Mr Campbell insisted the LCC leadership is determined that opposition to the protocol should be "peaceful and democratic".
"However, please do not under-estimate the strength of feeling on this issue right across the unionist family," he adds.
"The only time I can remember such unanimity of opposition was following the imposition of the Anglo-Irish Agreement in 1985.
"Accordingly, I have been instructed to advise you that the loyalist groupings are herewith withdrawing their support for the Belfast Agreement until our rights under the agreement are restored and the protocol is amended to ensure unfettered access for goods, services, and citizens throughout the United Kingdom.
"If you or the EU is not prepared to honour the entirety of the agreement then you will be responsible for the permanent destruction of the agreement."
Police have noted growing discontent in unionist communities.

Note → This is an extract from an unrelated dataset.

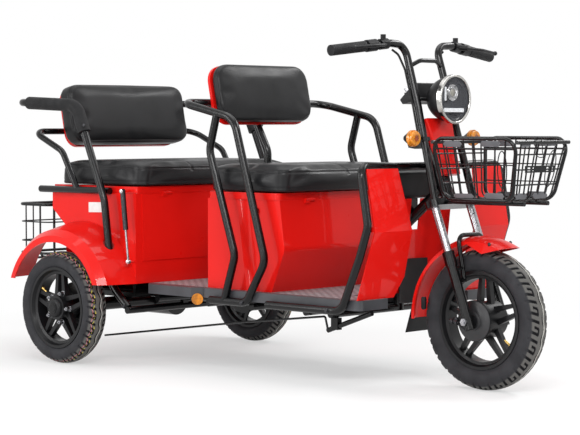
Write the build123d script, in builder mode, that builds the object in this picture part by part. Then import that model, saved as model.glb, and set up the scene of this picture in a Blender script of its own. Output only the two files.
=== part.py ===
from build123d import *
import math
import os

# ---------------------------------------------------------------------------
# Driving dimensions (millimetres). Forward is -Y, the vehicle's right is -X.
# ---------------------------------------------------------------------------
# Wheels
wheelbase = 1476
front_overhang = 222            # front axle to the front of the basket
rear_overhang = 470             # rear axle to the back of the rear basket
front_tyre_diameter = 440
front_tyre_width = 92
front_rim_diameter = 296
rear_tyre_diameter = 388
rear_tyre_width = 90
rear_rim_diameter = 268
rear_track = 936
front_axle_diameter = 14
rear_shaft_diameter = 26

# Fits
running_gap = 0.05              # radial clearance of a shaft in its bore
seat_gap = 0.3                  # between pieces that rest against each other
moving_gap = 5                  # between pieces that move past each other

# Steering
rake = 20.7                     # steering axis from vertical, degrees
fork_offset = 9                 # axle ahead of the steering axis
fork_half_width = 88
stanchion_diameter = 26
slider_diameter = 32
collar_diameter = 38
collar_top = 226                # up the leg from the axle
collar_length = 46
crown_height = 372              # up the leg to the underside of the crown
crown_thickness = 22
stem_diameter = 28
head_tube_diameter = 44
head_tube_top = 574
bridge_thickness = 12
bridge_half = 104
handlebar_tube = 24
riser_half_gap = 82
handlebar_half_width = 388
handlebar_height = 1076
grip_diameter = 34
lamp_radius = 78
lamp_height = 905
lamp_face = 136                 # mouth of the lamp bowl behind the front axle
dash_half_width = 58

# Front fender and brake
fender_radius = 262             # crown of the front fender from its centre
fender_margin = 7               # fender's side outside the tyre
fender_edge = 240
fender_sheet = 2.5
fender_brace = 14
brake_plate_radius = 64
brake_plate_thickness = 12

# Front basket
basket_half_width = 140
basket_back = 114
basket_rim = 790
basket_floor = 590
basket_floor_half_width = 108
basket_floor_front = -184
basket_floor_back = 88
basket_tube = 12
basket_wire = 5

# Tubes of the body
hoop_tube = 26
brace_tube = 22
seat_rail_tube = 24
frame_tube = 34
cross_tube = 24

# Floors and driver's box
floor_top = 285
floor_thickness = 32
floor_half_width = 334
floor_front = 228
rear_floor_half_width = 352
rear_floor_chamfer = 30
panel_wall = 4
seat_box_half_width = 305
seat_box_front = 573            # foremost crease of the driver's box
seat_box_back = 925
seat_box_rim = 583
lid_thickness = 22
seat_top = 691
hinge_knuckle = 10
arch_liner_radius = 254         # from the steering axis

# Rear body
rear_box_half_width = 380
rear_box_reach = 276            # front of the storage box ahead of the rear axle
rear_box_tail = 164             # its back behind the rear axle
rear_box_heel = 91              # where its floor ends behind the rear axle
rear_box_rim = 592
rear_fender_margin = 5          # fender's edge outside the tyre
rear_fender_rim = 228           # arch opening from the wheel's axle
strut_plane = 408
strut_cylinder = 18
strut_rod = 8

front_wheel_radius = front_tyre_diameter / 2
fender_half_width = front_tyre_width / 2 + fender_margin
rear_wheel_radius = rear_tyre_diameter / 2
rear_box_front = wheelbase - rear_box_reach
rear_box_back = wheelbase + rear_box_tail
rear_fender_outer = rear_track / 2 + rear_tyre_width / 2 + rear_fender_margin
overall_length = front_overhang + wheelbase + rear_overhang
front_axle_y = front_overhang - overall_length / 2
lean = math.radians(rake)
driver_hoop_plane = floor_half_width + seat_gap + hoop_tube / 2
seat_rail_plane = rear_box_half_width + seat_gap + seat_rail_tube / 2
rear_hoop_plane = seat_rail_plane + seat_rail_tube / 2 + seat_gap + hoop_tube / 2
SIDES = {"right": -1, "left": 1}
os.makedirs("parts", exist_ok=True)


def back(distance):
    """Y of a point this far behind the front axle."""
    return front_axle_y + distance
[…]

PSNI Chief Constable Simon Byrne previously warned of a "febrile" atmosphere and urged people to step back from the brink of violence.
Inspection staff at ports were temporarily withdrawn from duties earlier this year in response to sinister graffiti, but they later resumed their work after police insisted their was no credible threat against them.
Last week, Stormont's DUP Agriculture Minister Gordon Lyons stopped preparatory work on building permanent Irish Sea trade checks at the ports.
That move, the legality of which has been disputed by executive colleagues, did not impact ongoing checks, as those are happening at temporary port facilities.
PSNI probes 'threat' to UK minister over Brexit fallout
The PSNI is investigating graffiti in a loyalist area of Belfast referencing UK Cabinet Office Minister Michael Gove.
The message painted on a wall in Sandy Row included Mr Gove's name and an address.
It is the latest example of anti-Northern Ireland Protocol graffiti that has appeared in loyalist areas since the new Irish Sea trading arrangements came into operation.
Mr Gove has co-chaired the joint EU/UK committee responsible for implementing the protocol.
Asked about the incident, the PSNI said: "We do not discuss the security of individuals and no inference should be drawn from this. However, we would never ignore something that could put an individual at risk."
Mr Johnson's official spokesman told reporters in London that the PSNI is "responding to this situation".